Amid the endless stories about her life before (and after) she died far too young, it sometimes feels forgotten that some of Amy Winehouse’s songs were extraordinary. The dark, soulful clouds of You Know I’m No Good is a perfect example, as she makes plain what she is, but continues to play with fire with other people aside from her partner, and after all the warnings, when she is finally caught out (thanks to carpet burns, noticed while on holiday!), the only response is a resigned sigh, as if nothing more needs to be said.


/Shaggy
/It Wasn’t Me
/Hot Shot


Shaggy, however, perhaps shouldn’t be relied upon for advice when caught out.

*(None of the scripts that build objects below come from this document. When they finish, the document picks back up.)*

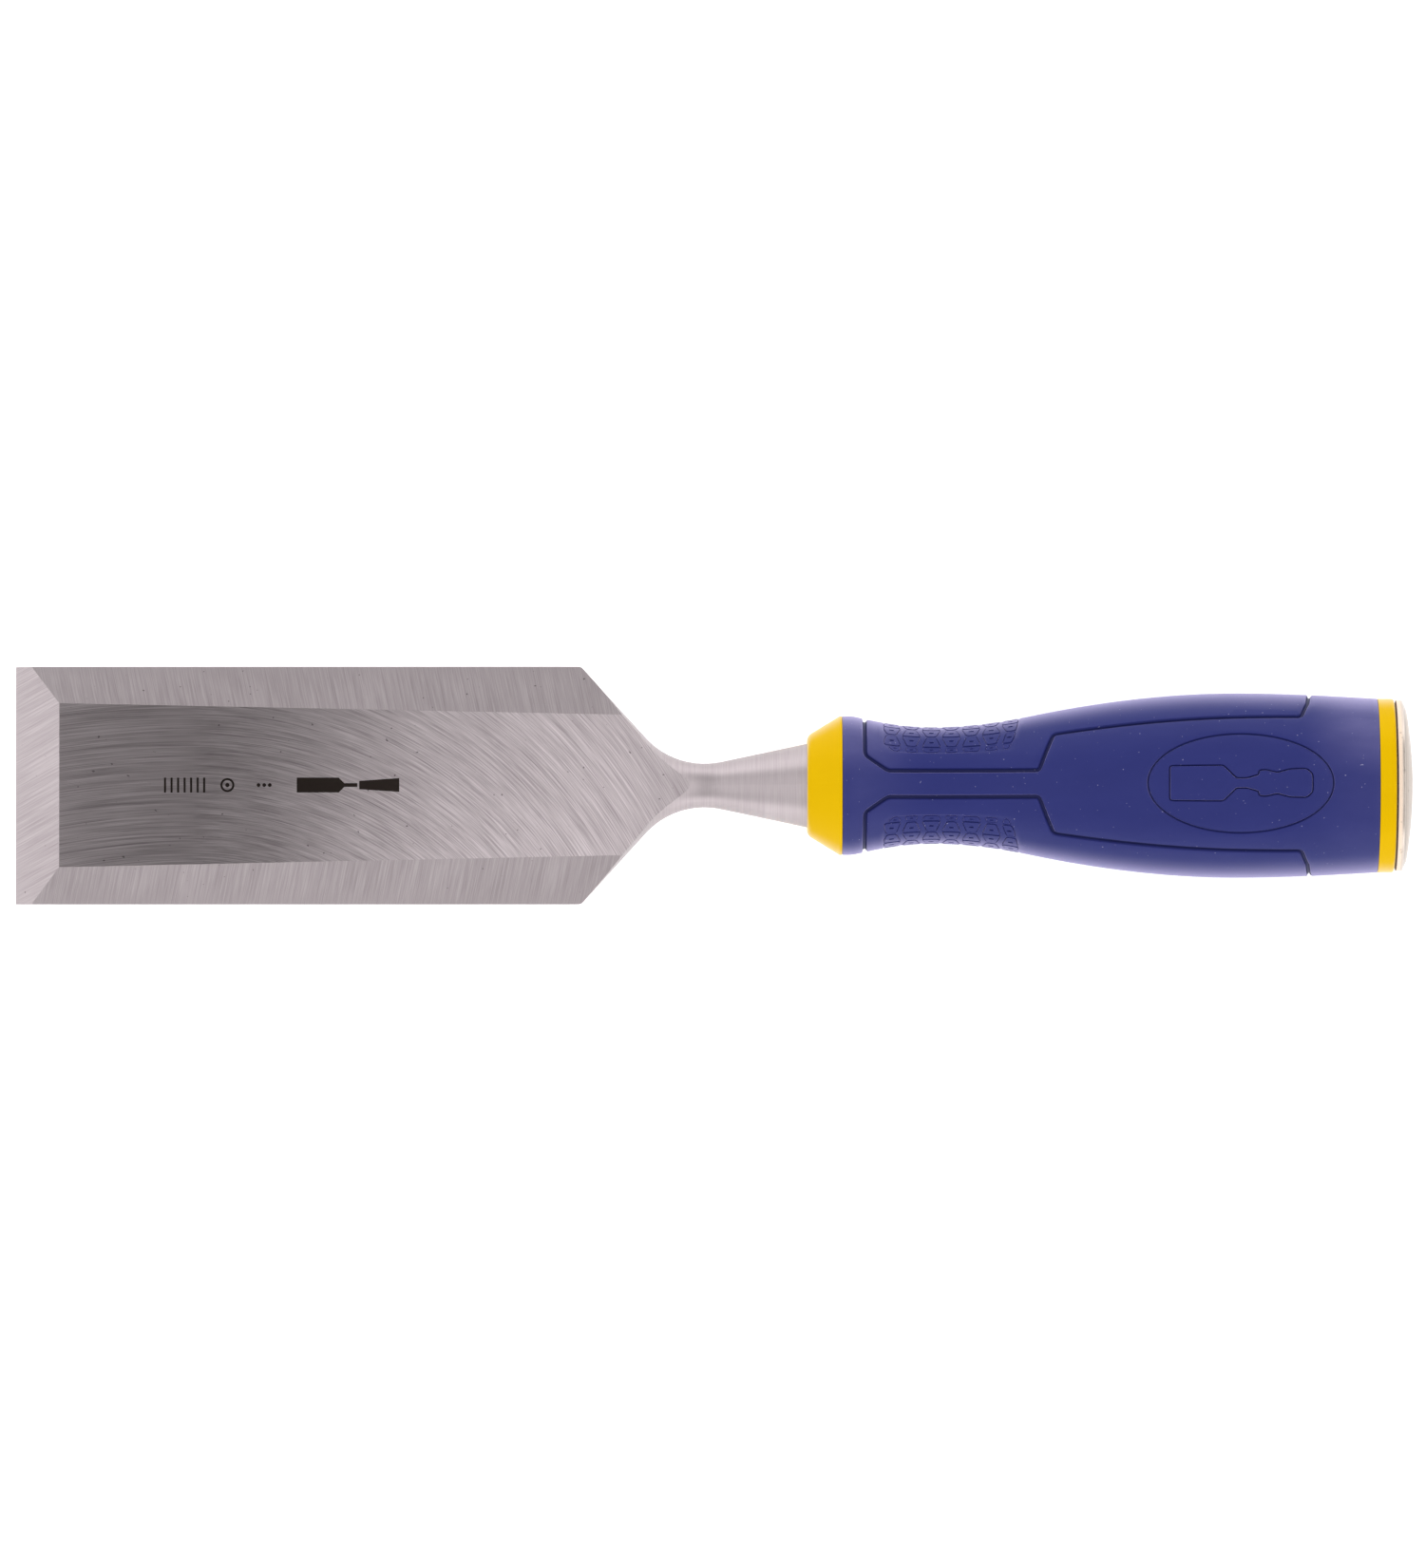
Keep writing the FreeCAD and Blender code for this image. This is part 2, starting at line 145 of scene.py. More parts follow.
class Drawing:
    def __init__(self):
        self.points = []
        self.lines = []

    def path(self, stations, lift, closed=False):
        """Draws a line of (x, theta) stations, all with one lift."""
        first = len(self.points)
        self.points += [(x, theta, lift) for x, theta in stations]
        last = len(self.points) - 1
        self.lines += [(index, index + 1) for index in range(first, last)]
        if closed:
            self.lines.append((last, first))

    def fill(self, stations_and_lifts):
        """Adds the plain points that don't crowd a drawn one."""
        tree = KDTree(len(self.points))
        for index, (x, theta, _) in enumerate(self.points):
            tree.insert((x, theta * SPREAD, 0), index)
        tree.balance()
        for x, theta, lift in stations_and_lifts:
            if tree.find((x, theta * SPREAD, 0))[2] > CLEARANCE:
                self.points.append((x, theta, lift))

    def triangles(self):
        """Points and triangles of the finished drawing."""
        flat = [Vector((x, theta * SPREAD)) for x, theta, _ in self.points]
        placed, _, faces, origins, _, _ = delaunay_2d_cdt(flat, self.lines, [], 0, SAME_PLACE)
        points = []
        for place, origin in zip(placed, origins):
            if not origin:
                raise RuntimeError("two lines of the grip's drawing cross at %s" % place)
            points.append(self.points[origin[0]])
        faces = [face for face in faces if area_tri(*(placed[index] for index in face)) > NO_AREA]
        return points, faces


def offset_path(path, distance, scale, closed):
    """The path moved to its right by a true distance; scale(x) is millimetres per radian.

    An open path is taken to meet its mirror image at both ends.
    """
    moved = []
    count = len(path)
    for index, (x, theta) in enumerate(path):
        radius = scale(x)
        sides = []
        for a, b in ((index - 1, index), (index, index + 1)):
            if closed or (a >= 0 and b < count):
                (x0, theta0), (x1, theta1) = path[a % count], path[b % count]
                sides.append(Vector(((theta1 - theta0) * radius, x0 - x1)).normalized())
        if len(sides) == 1:
            sides.append(Vector((sides[0].x, -sides[0].y)))
        mitre = sides[0] + sides[1]
        mitre *= 2 / mitre.length_squared
        moved.append((x + mitre.x * distance, theta + mitre.y * distance / radius))
    return moved


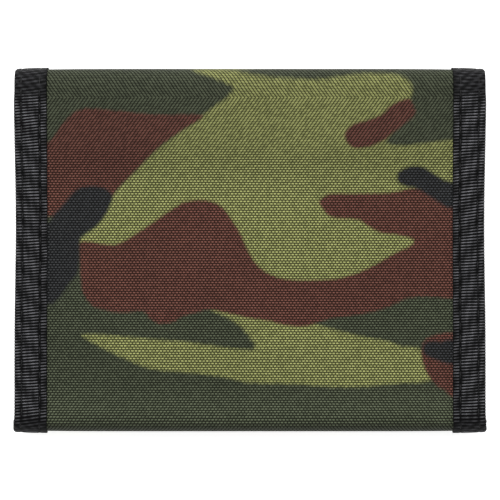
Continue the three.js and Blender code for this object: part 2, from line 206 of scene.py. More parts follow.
# ------------------------------------------------------------- mesh building
def make_piece(name, grid, material, uv=None, fields=None, ring=False, sharp=50):
    """A closed mesh from one or more lofts.

    grid is (lofts, stations, loop points, xyz): each loop closes on itself, stations join
    in order, and both ends get a cap, or join each other for a ring. A loft whose signed
    volume is negative is inside out and gets its faces turned round.
    """
    grid = np.asarray(grid, float)
    grid = grid[None] if grid.ndim == 3 else grid
    lofts, stations, points, _ = grid.shape
    index = np.arange(lofts * stations * points).reshape(lofts, stations, points)
    here, there = (index, np.roll(index, -1, 1)) if ring else (index[:, :-1], index[:, 1:])
    quads = np.stack([here, np.roll(here, -1, 2), np.roll(there, -1, 2), there], -1).reshape(lofts, -1, 4)
    caps = np.empty((lofts, 0, points), int) if ring else np.stack([index[:, 0, ::-1], index[:, -1]], 1)
    co = grid.reshape(-1, 3)

    def volume(polygons):
        a, b, c = co[polygons[..., :1]], co[polygons[..., 1:-1]], co[polygons[..., 2:]]
        return (a * np.cross(b, c)).sum((1, 2, 3))

    turned = (volume(quads) + volume(caps) < 0)[:, None, None]
    quads = np.where(turned, quads[..., ::-1], quads).reshape(-1, 4)
    caps = np.where(turned, caps[..., ::-1], caps).reshape(-1, points)
    mesh = bpy.data.meshes.new(name)
    mesh.from_pydata(co.tolist(), [], quads.tolist() + caps.tolist())
    mesh.polygons.foreach_set("use_smooth", np.ones(len(mesh.polygons), bool))
    mesh.set_sharp_from_angle(angle=math.radians(sharp))
    corner = np.empty(len(mesh.loops), int)
    mesh.loops.foreach_get("vertex_index", corner)
    flat = co[:, :2] / MM if uv is None else np.asarray(uv, float).reshape(-1, 2)
    layer = mesh.uv_layers.new(name="cloth")
    layer.data.foreach_set("uv", flat[corner].ravel())
    for key, values in (fields or {}).items():
        attribute = mesh.attributes.new(key, "FLOAT", "POINT")
        attribute.data.foreach_set("value", np.asarray(values, np.float32).ravel())
    mesh.materials.append(material)
    piece = bpy.data.objects.new(name, mesh)
    bpy.context.scene.collection.objects.link(piece)
    return piece


def bend_over(piece):
    """Bakes a piece's placement into its mesh."""
    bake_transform(piece)


def layer_parts(layer, nodes, build):
    """Builds a continuous layer in four parts, one over each fold, which meet edge to edge between them."""
    owners = [[0], [1, 2], [3], [4]]
    for k, (low, high) in enumerate(PARTS):
        piece = build(f"{layer}_over_{FOLDS[k]}", low, high)
        if nodes:
            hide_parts(*[f"{PANELS[p]}_{nodes}" for p in owners[k]])
        bend_over(piece)


def stations(low, high, step):
    """Even steps from low to high, both included."""
    return np.linspace(low, high, max(2, int(round((high - low) / step)) + 1))


# --------------------------------------------------------------- camouflage
# Closed outlines of the printed patches on the centre panel, drawn in millimetres
# from the middle of the face.
LIGHT_SWEEP = [
    (-43, 2.5), (-39, 6), (-35, 13.5), (-29, 20), (-23, 26), (-12, 34), (-4.5, 40), (-7, 42.5),
    (-14.5, 45), (-8, 45.6), (-2, 44.4), (5, 43.4), (12, 43), (18, 43), (24, 43.7), (30, 44.2),
    (36, 44), (39.6, 43), (41, 41), (40.5, 38), (36, 30), (34.5, 27), (38.5, 26.5), (44.5, 27),
    (51, 27.8), (64, 28), (64, 4), (44, -4), (32, -10), (16, -13), (4, -11), (-6, 0), (-14, 6),
    (-24, 2), (-34, -3), (-42, -2),
]
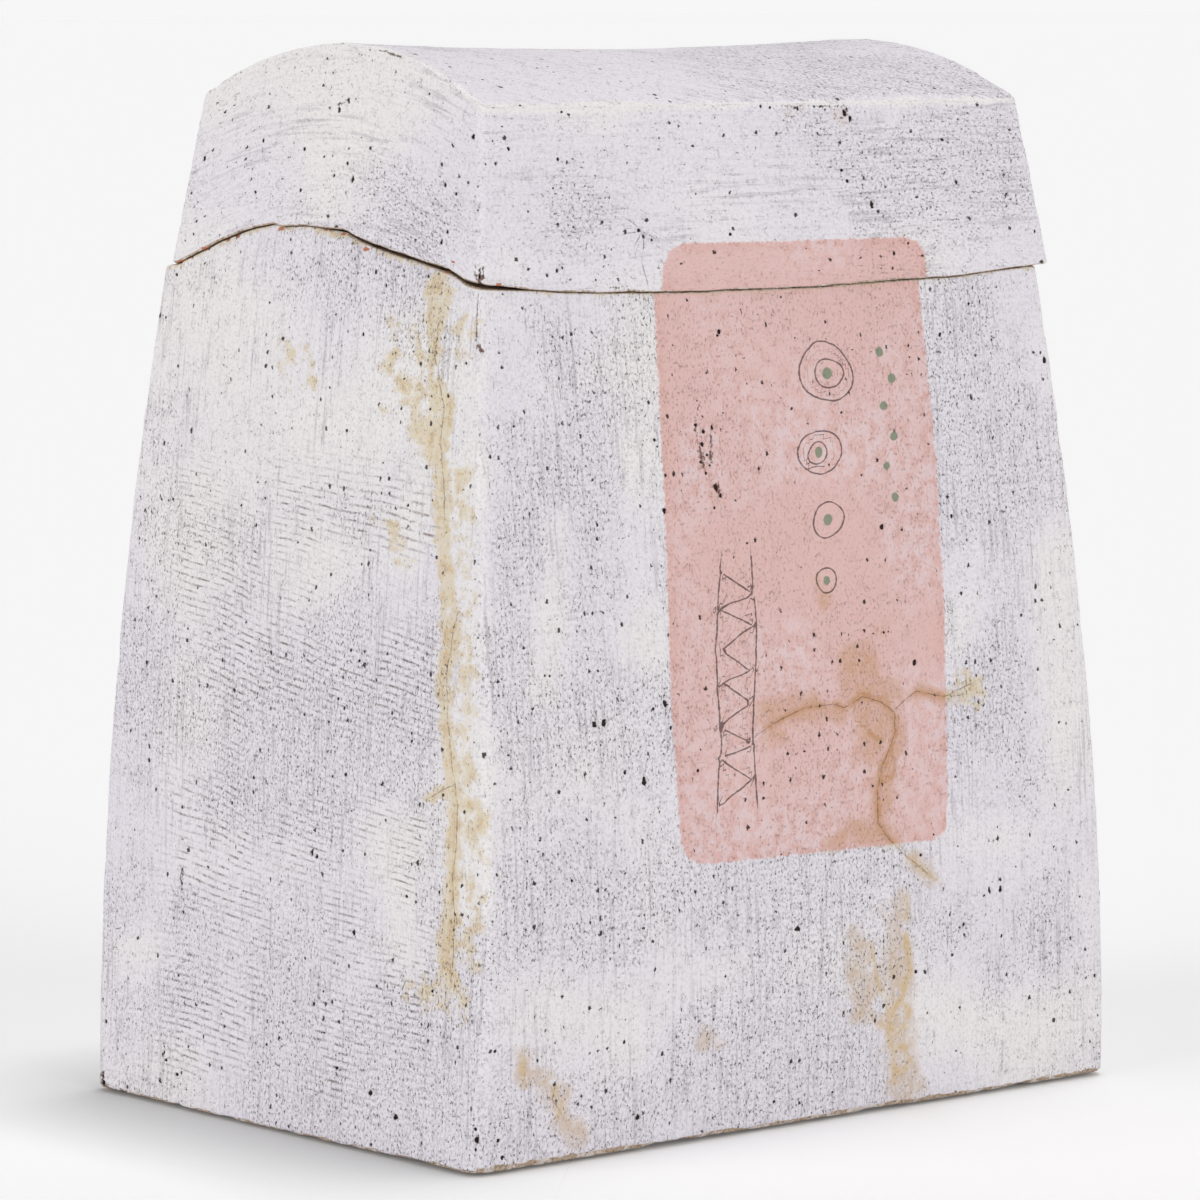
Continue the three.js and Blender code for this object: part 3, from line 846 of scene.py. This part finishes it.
def seen_marks(layout, points, marks, cool, dust_and_painted_light):
    """The marks that the photograph shows on a slab, and its changed coolness and dust."""
    px, py = photo_pixel(points)
    wall = layout.side != "top"
    on_jar = layout.shell == "jar"
    grey = coverage(px, py, WASHES)
    pale = coverage(px, py, CREAMS)
    cool = cool + 0.25 + 0.5 * grey - 0.45 * pale
    dust_and_painted_light = dust_and_painted_light + (0.25 if on_jar else 0.6) * grey - 0.5 * pale
    dust_and_painted_light = dust_and_painted_light - 0.6 * np.maximum(coverage(px, py, SMOOTHS), 0)
    wander = 4.0 * layered(points, 6, 41)
    ochre = runs(px, py, OCHRE_PATCHES)
    if layout.side == "left":
        thick = smooth(py, 540, 760)
        run = distance_to_run(px, py, OCHRE_RUN) + 1.5 * thick - 0.6 * wander
        ochre = np.maximum(ochre, np.minimum(run, 3.5 + 6 * thick))
    thin = np.minimum(runs(px, py, PALE_OCHRE) * 0.4 - 2.5, -0.3)
    marks["ochre"] = np.maximum(ochre, thin) + wander
    marks["rust"] = runs(px, py, RUST_PATCHES) + 2.2 * wander
    marks["crack"] = nearest_line(px + 0.3 * wander, py, CRACKS)
    marks["veined"] = nearest_line(px + 0.6 * wander, py + 0.3 * wander, VEINS)
    if wall:
        marks["gouge"] = runs(px, py, GOUGES) + 0.5 * wander
        for x, y, size in FLAKES:
            gap = np.hypot(px - x, 1.4 * (py - y)) * 0.45 / size + 0.4 * uneven(points, 1.2, 46)
            marks["red"] = np.maximum(marks["red"], smooth(-gap, -0.95, -0.7))
    if layout.side == "front":
        marks["pink"] = inside_outline(px, py, PINK_FIELD[layout.shell])
        if on_jar:
            marks["drawn"], marks["dots"] = field_drawing(px + 0.25 * wander, py + 0.2 * wander)
    return cool, dust_and_painted_light


def guessed_marks(points, marks, cool, dust_and_painted_light):
    """Scattered stains on a side that the photograph doesn't show, and stronger washes."""
    marks["rust"] = 26 * layered(points, 26, 57) - 28
    marks["ochre"] = 30 * layered(points * (1, 1, 0.3), 12, 58) - 30
    return 1.2 * cool, 1.2 * dust_and_painted_light


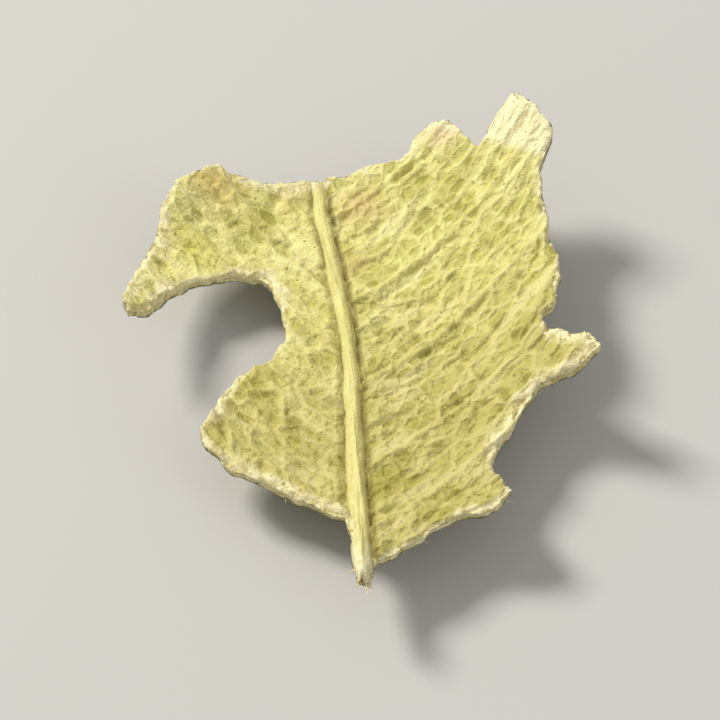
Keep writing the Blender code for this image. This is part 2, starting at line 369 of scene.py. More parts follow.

As this monster hit song goes, his buddy Rik Rok (delivering most of the vocals) has been caught red-handed by his girlfriend, en flagrante “with the girl next door”. Shaggy thinks about it, and simply suggests denying it all, with the immortal phrase “It wasn’t me”. I mean, that’s the best advice he can give? Now I think about it, perhaps this is where Trump got his inspiration from. Deny everything, gaslight them and make them question their own reality.

Shaggy, mate, you’ve got a lot to answer for.


/The Duckworth Lewis Method
/It’s Just Not Cricket
/Sticky Wickets


Finally this week, The Duckworth Lewis Method return to this series with another whimsical, oh-so-English folk-rock song that uses cricket as a springboard for something else. In England, at least, “It’s Just Not Cricket” is a saying for proclaiming something just isn’t fair, or the done thing – or that they have broken the rules. And here, the duo is detailing a number of instances, in history, politics and business in particular, when the playing field really isn’t level. Since the song was written less than a decade ago, it’s probably even less so.